Originally Posted by _Vic_
As stated before several times in the thread, in real life you have moral ambiguity, mostly subject to a particular society or religious belief in particular and it´s part an individual choice, of course, but in D&D you need tags because mechanically there are a lot of spells, abilities and weapon damages that target a particular alignment. Also the creatures in the bestiary are catalogued within their particular alignment.

As @Killer Rabbit pointed out, in D&D the alignment axis are laws of nature, like gravity. In real life, you cannot launch a missile that targets only cheating husbands, serial killers or selfless philanthropists and left anyone else unscathed, but in Faerun you can.
From a game mechanics perspective, it´s interesting because it allows you to target yet another specific attribute of a creature, and that gives you much more options.

So unless you want chaotic/lawful weapons, protection from evil/good/chaos/law, holy/unholy word, etc etc to lose their reason-to-be; you need those tags because it´s a game with rules. The connotations of what that rules meant while roleplaying or what those alignments meant are, like many other things in D&D, subject to interpretation.

If you want to create another game that has different rules and use grey-zone morals that would be an interesting setting (Most TT games and fantasy books go in that direction the past years, including 5e. The alignment axis has very little relevance in comparison with past versions); but if you want a game that follows the rules of D&D 5e you need the alignment tags the same as you need the HP points, base attack or save spells of the creatures.

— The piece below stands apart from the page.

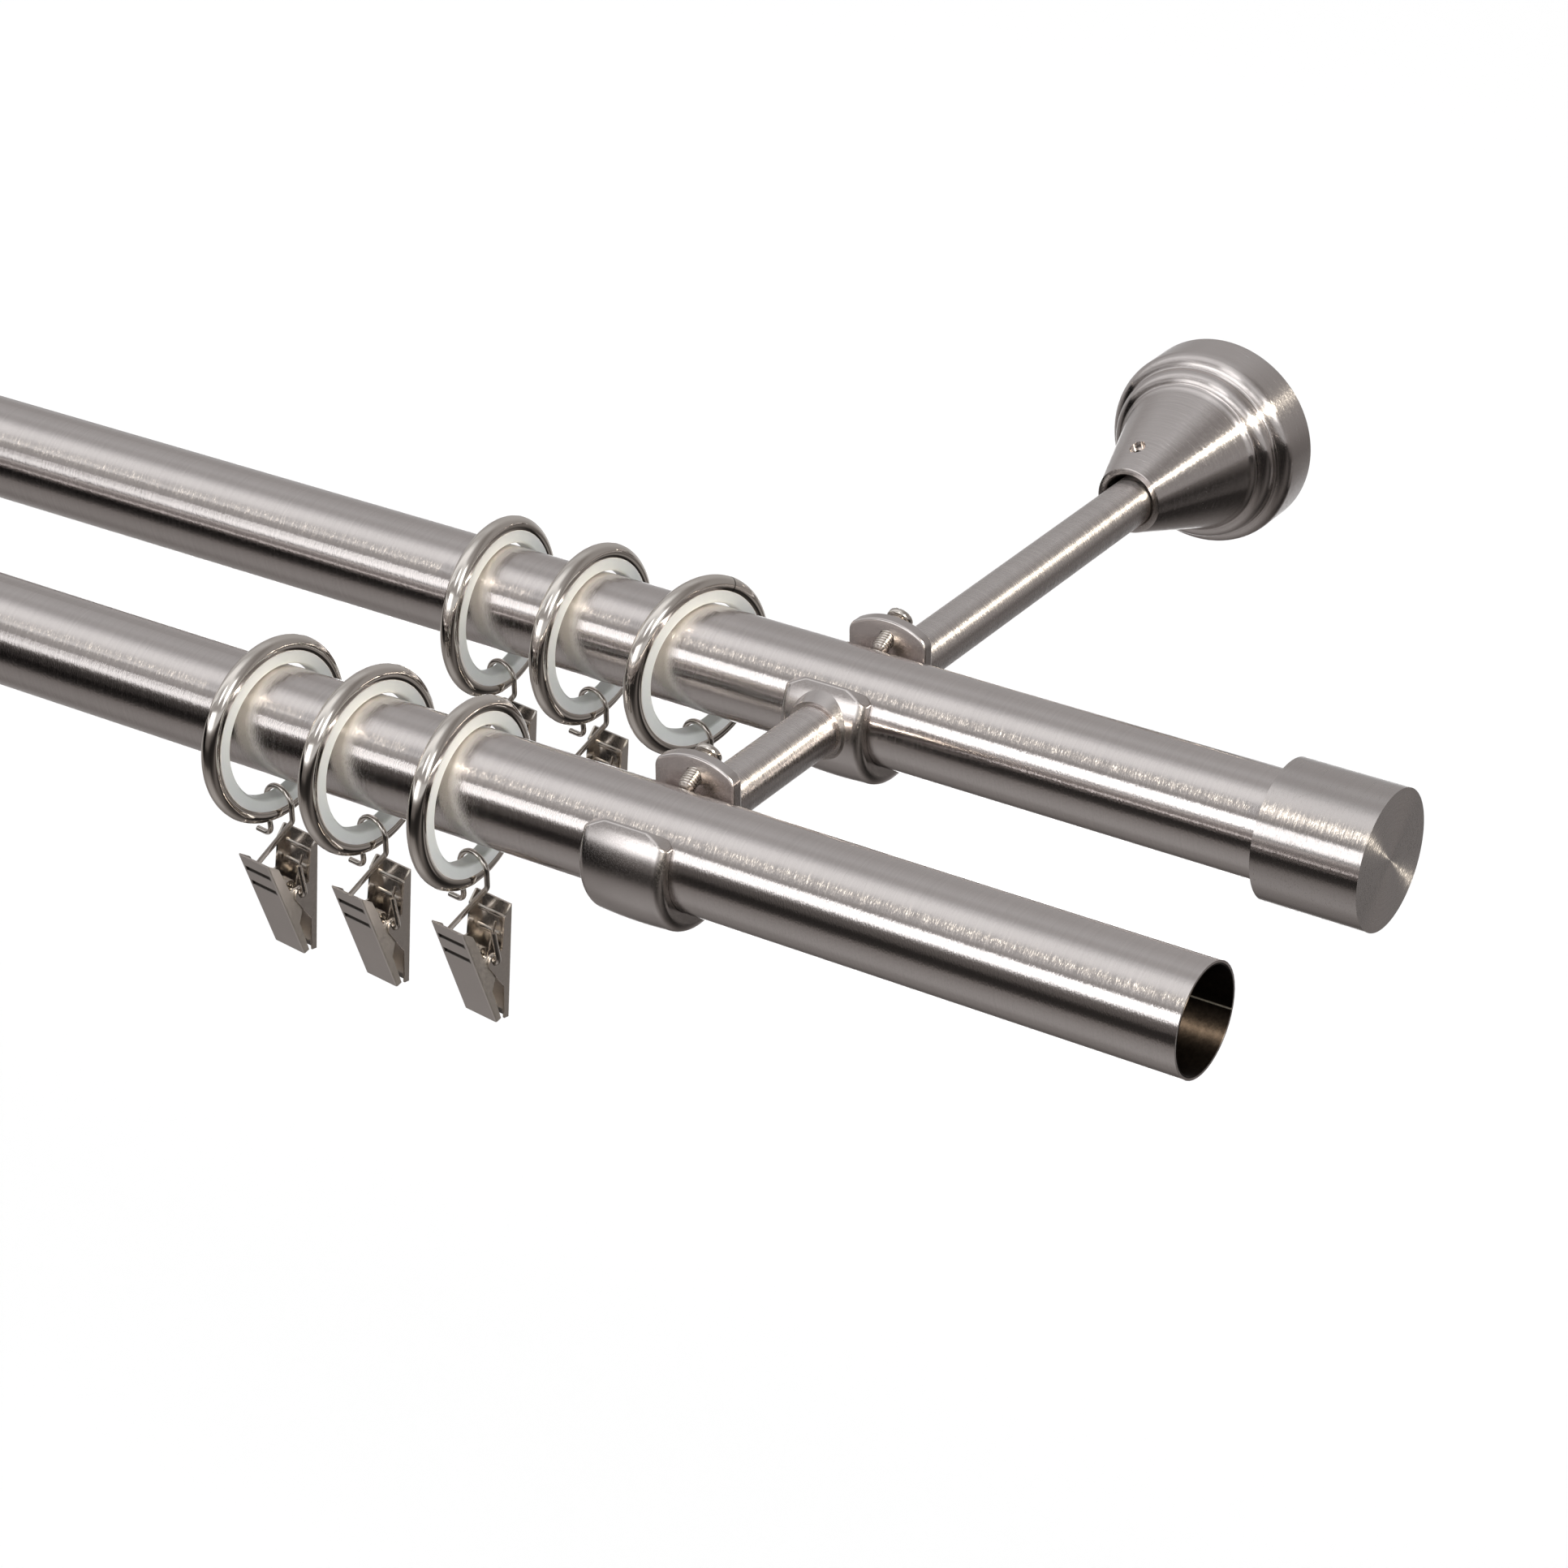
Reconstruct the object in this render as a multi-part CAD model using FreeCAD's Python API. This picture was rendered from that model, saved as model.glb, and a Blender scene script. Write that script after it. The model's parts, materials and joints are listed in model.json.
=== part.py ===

Yep, alignment is really one of the key pillars of DnD; whether or not it is likeable or realistic or easy to implement in a computer game, it is embedded in the rules ( at least, the old rules that I knew). Bioware did away with it for their DragonAge games, but then immediately needed to replace those "binary" worldviews ( law/chaos, good/evil ) with their own binary worldviews ( templar/mage, human/non-human ), which are far from nuanced, and possibly more annoying than the more abstract concepts of good and evil.

That said, I generally prefer rules sets that are less inclined to push choices on your character the way DnD does; In many respects I enjoyed Runequest more.